Copy every entry precisely.
——
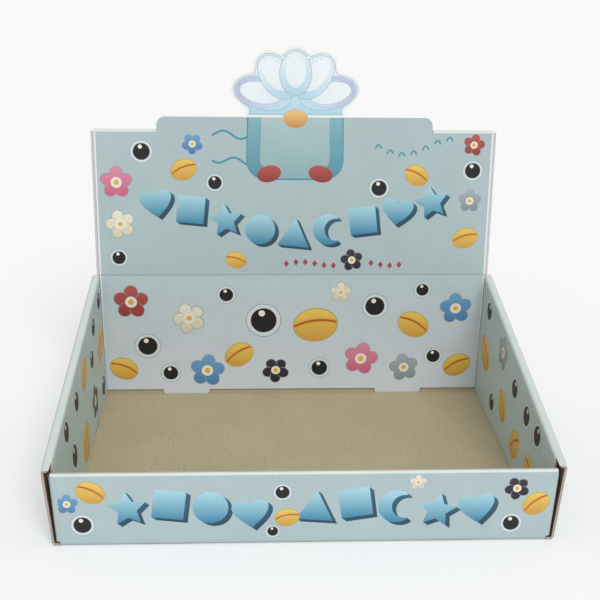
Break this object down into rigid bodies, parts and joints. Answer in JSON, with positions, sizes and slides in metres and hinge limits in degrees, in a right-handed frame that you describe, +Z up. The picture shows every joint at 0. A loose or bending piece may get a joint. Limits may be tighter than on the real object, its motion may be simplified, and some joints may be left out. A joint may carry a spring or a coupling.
{
  "type": "counter display box",
  "caption": "Open counter display tray folded from one sheet of fluted board, with rolled walls, sloping sides and a tall header with a cut-out topper.",
  "frame": {"origin": "middle of the tray's underside, on the surface it stands on", "axes": "+X to the right seen from the front, +Y to the back, +Z up"},
  "size_m": [0.3278, 0.2374, 0.2818],
  "materials": {
    "printed_board": "litho print with a light gloss"
  },
  "bodies": {
    "root": {"display_box": "printed_board"}
  },
  "joints": []
}
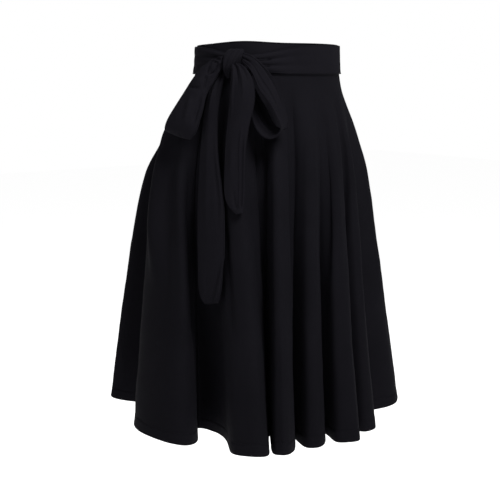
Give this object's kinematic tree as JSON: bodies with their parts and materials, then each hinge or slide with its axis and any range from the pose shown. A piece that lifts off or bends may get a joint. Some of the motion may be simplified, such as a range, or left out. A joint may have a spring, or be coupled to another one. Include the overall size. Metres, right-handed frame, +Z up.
——
- SOLUTION FOR THIS PROBLEM:
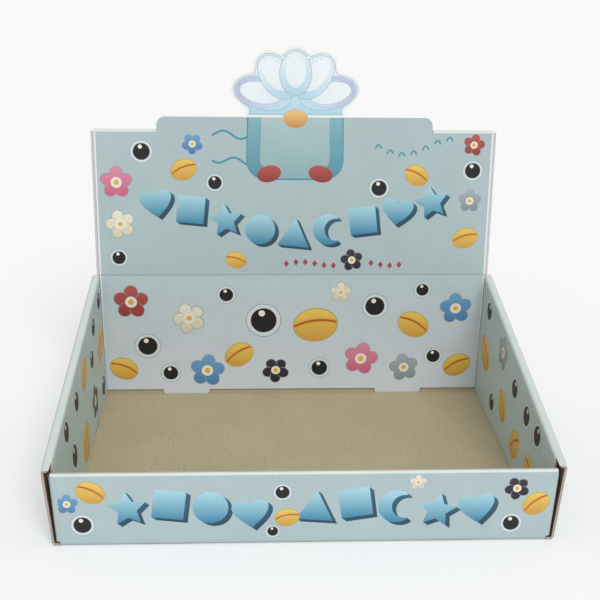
Break this object down into rigid bodies, parts and joints. Answer in JSON, with positions, sizes and slides in metres and hinge limits in degrees, in a right-handed frame that you describe, +Z up. The picture shows every joint at 0. A loose or bending piece may get a joint. Limits may be tighter than on the real object, its motion may be simplified, and some joints may be left out. A joint may carry a spring or a coupling.
{
  "type": "counter display box",
  "caption": "Open counter display tray folded from one sheet of fluted board, with rolled walls, sloping sides and a tall header with a cut-out topper.",
  "frame": {"origin": "middle of the tray's underside, on the surface it stands on", "axes": "+X to the right seen from the front, +Y to the back, +Z up"},
  "size_m": [0.3278, 0.2374, 0.2818],
  "materials": {
    "printed_board": "litho print with a light gloss"
  },
  "bodies": {
    "root": {"display_box": "printed_board"}
  },
  "joints": []
}
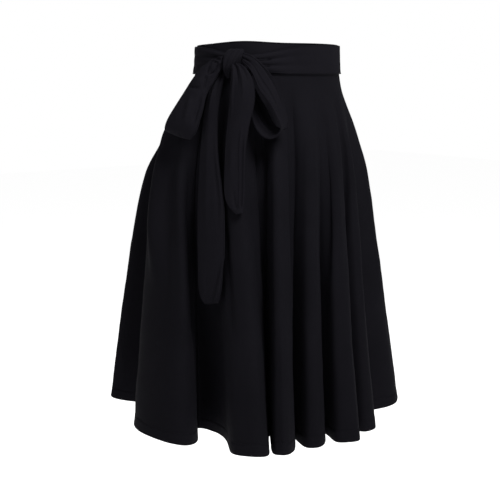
Give this object's kinematic tree as JSON: bodies with their parts and materials, then each hinge or slide with its axis and any range from the pose shown. A piece that lifts off or bends may get a joint. Some of the motion may be simplified, such as a range, or left out. A joint may have a spring, or be coupled to another one. Include the overall size. Metres, right-handed frame, +Z up.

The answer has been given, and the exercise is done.